Five undocumented immigrant students who said they’d been in Donoghue’s office for about over 20 minutes left around 1:30 p.m. after state troopers were called and entered the office.

The protesters returned shortly after 4 p.m., this time as a group of 18 members of the Student Immigrant Movement, who sat and studied in the office after telling Donoghue’s staff about their personal experiences trying to attend college without legal immigration status.

“I have been fighting for my education for a very long time,” said Renata Teodoro, a UMass Boston junior who came undocumented to the United States from Brazil two weeks before her sixth birthday.

She continued, “I’ve been paying out of pocket, and it’s been really difficult for me to graduate because the costs are just extreme, and a lot of private scholarships have taken away their scholarship money because I’m undocumented.”

[Watch: Students React to Police Being Called During Protest]

Donoghue is vice chair of the Joint Committee on Higher Education, which in July held a hearing on legislation regarding in-state tuition for undocumented immigrants.

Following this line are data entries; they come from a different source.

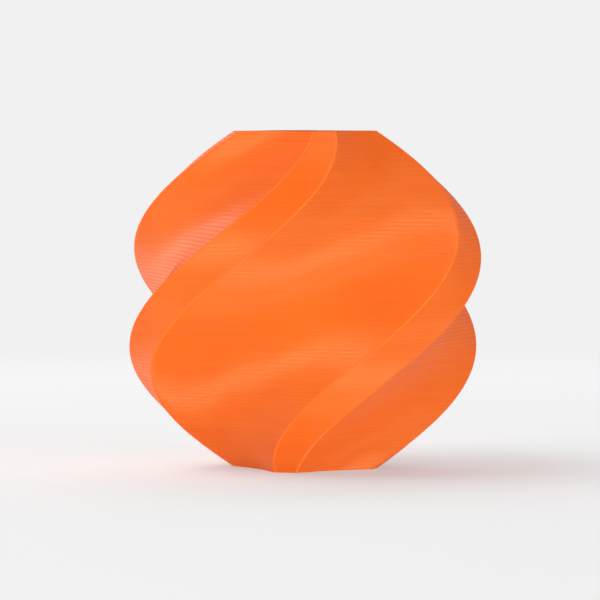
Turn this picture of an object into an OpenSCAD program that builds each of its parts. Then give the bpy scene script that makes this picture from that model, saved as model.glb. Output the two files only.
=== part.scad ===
// Twisted four-sided vase, printed in one piece: hollow faces between flat
// corner bands, a barrel profile, a closed flat foot and an open mouth.
// Lengths are in millimetres and angles in degrees. +Z is up, the origin is
// the centre of the foot, and at mid-height one face looks along -Y.

/* [Profile] */
// Height from the foot to the rim
height = 55; // [30:1:120]
// Radius to the corners at mid-height, where the vase is widest
belly_r = 31.6; // [26:0.2:45]
// Radius to the corners at the foot
foot_r = 12; // [9:0.2:20]
// Radius to the corners at the rim
rim_r = 11.8; // [9:0.2:20]

/* [Twist] */
// Turn from foot to rim, anticlockwise going up when seen from above
twist = 122; // [-180:1:180]

/* [Section] */
// Number of faces, and of corners
sides = 4; // [3:1:6]
// Width of the flat band on each corner, at mid-height
band_w = 10; // [4:0.5:14]
// Depth of the middle of a face inside the corner circle, at mid-height
face_depth = 8.3; // [4:0.1:12]
// Power of the curve across a face: 2 is a parabola, more is flatter
face_power = 2.3; // [1.6:0.1:3]

/* [Shell] */
// Thickness of the wall, measured level
wall = 1.2; // [0.8:0.1:2]
// Thickness of the floor
floor_t = 1.6; // [0.8:0.1:4]

/* [Smoothness] */
// Facets across one face
face_steps = 12; // [6:1:13]
// Rows of facets up the outside
outer_rows = 54; // [24:1:56]
// Rows of facets up the inside
inner_rows = 30; // [16:1:40]

/* [Hidden] */
// Angle from one corner to the next, seen from the axis
sector = 360 / sides;
// Half of the angle that a band spans, and half of what a face spans
band_half = asin(band_w / 2 / belly_r);
face_half = sector / 2 - band_half;
// Level of the widest section
belly_z = height / 2;
// Direction of the face that looks to the front at that level
front = -90;

// Radius to the corners at level z: two half parabolas that meet at the belly
function corner_r(z) =
    let (end_r = z < belly_z ? foot_r : rim_r)
    let (u = (z - belly_z) / belly_z)
    belly_r - (belly_r - end_r) * u * u;

// Turn of the section at level z
function turn(z) = twist * (z - belly_z) / height;

// Radius of a face as a share of the corner radius, at an angle from its middle
function face_share(angle) =
    1 - face_depth / belly_r * (1 - pow(abs(angle) / face_half, face_power));

// Outline at level z, anticlockwise. Each face runs from band to band, and the
// straight step from one face to the next is the band.
function section(z) =
    [for (side = [0 : sides - 1])
        for (step = [0 : face_steps])
            let (angle = face_half * (2 * step / face_steps - 1))
            let (a = front + turn(z) + side * sector + angle)
            let (r = corner_r(z) * face_share(angle))
            [r * cos(a), r * sin(a)]];

// Unit normal of the edge from p to q, pointing out of an anticlockwise outline
function edge_normal(p, q) =
    let (along = (q - p) / norm(q - p))
    [along.y, -along.x];

// Outline moved inwards by a distance, with mitred corners
function inset(outline, distance) =
    let (n = len(outline))
    [for (i = [0 : n - 1])
        let (a = edge_normal(outline[(i + n - 1) % n], outline[i]))
        let (b = edge_normal(outline[i], outline[(i + 1) % n]))
        outline[i] - distance * (a + b) / (1 + a * b)];

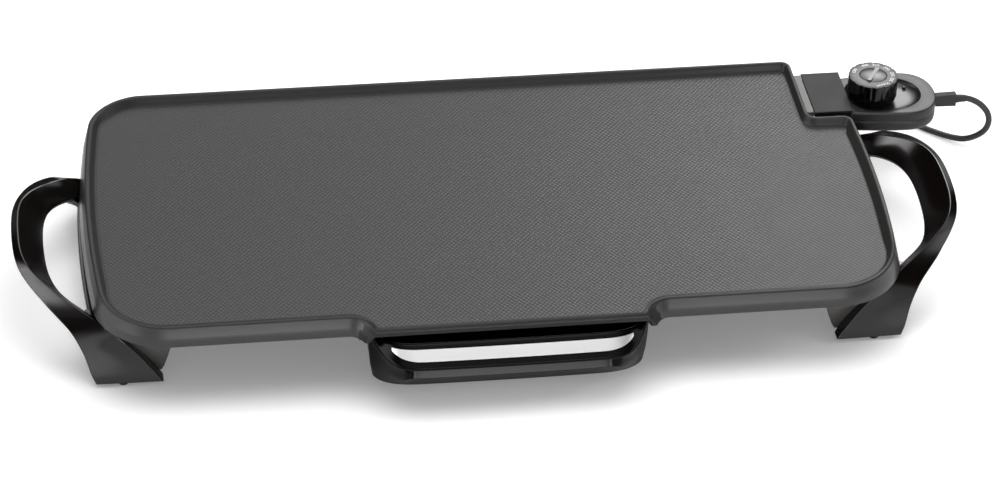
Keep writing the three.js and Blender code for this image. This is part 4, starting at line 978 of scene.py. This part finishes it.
FLUTES = 14
BAR_TURN = 58                       # degrees between the button's bar and the X axis
MARK_REACH = 14.2                   # from the dial's middle to the numbers
MARK_SIZE, WORD_SIZE = 3.8, 3.3     # height of the lettering, and of its one long word
MARK_THICKNESS = 0.2
MARKS = [("OFF", 149), ("400", 104), ("350", 71), ("300", 34), ("250", -2), ("200", -32), ("WARM", -72)]


def build_dial(settings):
    """The knob, with shallow flutes round its skirt and a sunk middle."""
    skirt = [(0, 66.4), (2.8, 66.4), (2.8, 57.1), (5.3, 57.1), (5.3, 70.4), (15.4, 70.4), (16.3, 57.2),
             (17.6, 57.2), (18.1, 57.5), (18.2, 58), (18.2, 62), (18.2, 68), (18.2, 72.7), (18.15, 73.1), (18.0, 73.45)]
    top = [(17.8, DIAL_FACE), (14, DIAL_FACE), (10.4, DIAL_FACE), (10.25, 73.3), (10.25, 72.2), (0, 72.2)]
    bm = bmesh.new()
    turned(bm, skirt + top, (DIAL_X, CONTROL_LINE), FLUTES * 12)
    middle = place(DIAL_X, CONTROL_LINE, 0)
    side_radius, side_foot = 0.017, 0.0571
    face_radius, face_foot = 0.0181, 0.0733
    for vert in bm.verts:
        out = (vert.co - middle).xy
        if out.length > side_radius and vert.co.z > side_foot:
            flute = settings.flute_depth * max(0.0, math.cos(math.atan2(out.y, out.x) * FLUTES)) ** 3
            vert.co.xy -= out / out.length * flute
    for face in bm.faces:
        at = face.calc_center_median() - middle
        if at.z > face_foot and at.xy.length < face_radius:
            face.material_index = 1
    side = gloss_plastic("Gloss dial skirt", settings.dial_side)
    face_finish = finish("Dial face", settings.dial_face, 0.42, metallic=0.2, scale=1500, shade=0.15, bump=0.00001,
                         worn_amount=0.2, worn=(0.25, 0.25, 0.25))
    piece("dial_knob", bm, "temperature_dial", [side, face_finish], ["temperature_dial"], sharp=35)


def build_dial_button():
    """The low dome in the knob's middle with a raised bar across it."""
    cap = [(0, 72.5), (10.2, 72.5), (10.2, 73.5), (10.0, 73.6), (9, 73.8), (7.5, 74.1), (5.5, 74.4), (3, 74.62),
           (1.2, 74.7), (0, 74.7)]
    bm = bmesh.new()
    turned(bm, cap, (DIAL_X, CONTROL_LINE), 72)
    half_length, half_width, radius = 10.0, 1.7, 1.2
    outline = []
    for across, along, first in ((1, 1, 0), (-1, 1, 90), (-1, -1, 180), (1, -1, 270)):
        for turn in range(5):
            a = math.radians(first + turn * 22.5)
            p = Vector((across * (half_length - radius) + radius * math.cos(a),
                        along * (half_width - radius) + radius * math.sin(a)))
            p.rotate(Matrix.Rotation(math.radians(BAR_TURN), 2))
            outline.append((DIAL_X + p.x, CONTROL_LINE + p.y))
    plate_of(bm, outline, "z", 73.0, 74.8)
    metal = finish("Dial metal", (0.065, 0.065, 0.065), 0.3, metallic=0.8, scale=1500, rough_amount=0.08,
                   bump=0.00001, worn_amount=0.0)
    piece("dial_button", bm, "temperature_dial", [metal], ["dial_cap"], sharp=35, bevel=0.0003)


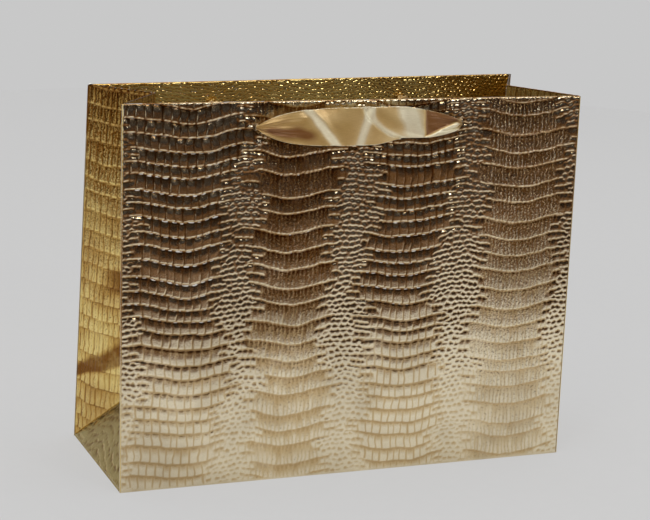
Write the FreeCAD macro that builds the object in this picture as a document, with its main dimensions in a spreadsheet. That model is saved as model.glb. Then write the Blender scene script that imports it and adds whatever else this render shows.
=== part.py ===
import FreeCAD, Part
import os
import Sketcher

# Landscape gift bag folded from one sheet of embossed foil paper.
# Frame: +Z up, +X along the wide panels, the front panel faces -Y.
# Origin: middle of the base, on the face that the bag stands on.

doc = FreeCAD.newDocument("gift_bag")
sheet = doc.addObject("Spreadsheet::Sheet", "Sizes")

sizes = [
    # the three overall sizes, measured on the outside of the paper
    ("panelWidth", 320.0),
    ("panelHeight", 256.0),
    ("bagDepth", 125.0),
    # stock
    ("paperThickness", 0.4),
    ("stripThickness", 1.0),
    ("baseBoardThickness", 1.6),
    ("ribbonThickness", 0.5),
    # how far each end of a panel's rim stands in from its bottom crease
    ("frontLeanLeft", 5.5),
    ("frontLeanRight", -2.0),
    ("backLeanLeft", 32.0),
    ("backLeanRight", 18.0),
    # how far the middle crease of each side stands in at the rim
    ("tuckLeft", 33.5),
    ("tuckRight", 28.5),
    # tilt of the triangles that the base folds leave at each end
    ("triangleTilt", 32.0),
    # turned-in top and the strips inside it
    ("hemDepth", 42.0),
    ("hemInset", 4.0),
    ("stripInset", 5.0),
    ("stripCover", 3.5),
    # glued base
    ("flapOverlap", 9.0),
    ("endFlapTip", 8.0),
    ("baseBoardInset", 1.0),
    ("seamWidth", 18.0),
    # handles
    ("holeSpacing", 143.0),
    ("holeDrop", 16.5),
    ("holeDiameter", 5.0),
    ("ribbonWidth", 25.0),
    ("bowClearance", 3.5),
    ("neckClearance", 0.6),
    ("neckReach", 0.8),
    ("knotDiameter", 9.0),
    ("tailLength", 17.0),
    ("tailWidth", 6.0),
    # clearances: between glued layers, at a crease, and between the side paper's two faces along X
    ("glueGap", 0.1),
    ("creaseGap", 0.3),
    ("slantFactor", 1.25),
]
for row, (alias, value) in enumerate(sizes, start=1):
    sheet.set(f"A{row}", alias)
    sheet.set(f"B{row}", str(value))
    sheet.setAlias(f"B{row}", alias)
doc.recompute()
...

The Student Immigrant Movement supports bills (S 654, H 1061) before the committee that would make undocumented immigrants eligible for in-state tuition and financial aid if they graduated from a Massachusetts high school and attended at least three years of high school in the state. Other bills have been filed seeking to restrict in-state tuition to citizens and legal permanent residents.

Carlos Rojas Alvarez, campaign coordinator at Student Immigrant Movement, said the group has been fighting for in-state tuition since 2002 and testified at the most recent hearing.

“We came back in August and September and still don’t have an answer from the senator about whether she supports this legislation,” he said. “For a Democratic senator from Lowell, this is absolutely unacceptable.”

Donoghue was out of state attending a conference Thursday, according to her staff.

Emiley Lockhart, Donoghue’s general counsel and policy advisor, listened to the students’ stories and said she would share them with the senator.

“We remain open and we are planning on holding a meeting as well, so please rest assured that your voices — we’re listening, we are,” Lockhart said. “We’re really listening. We’re doing the best we can to make sure we can hear everybody.”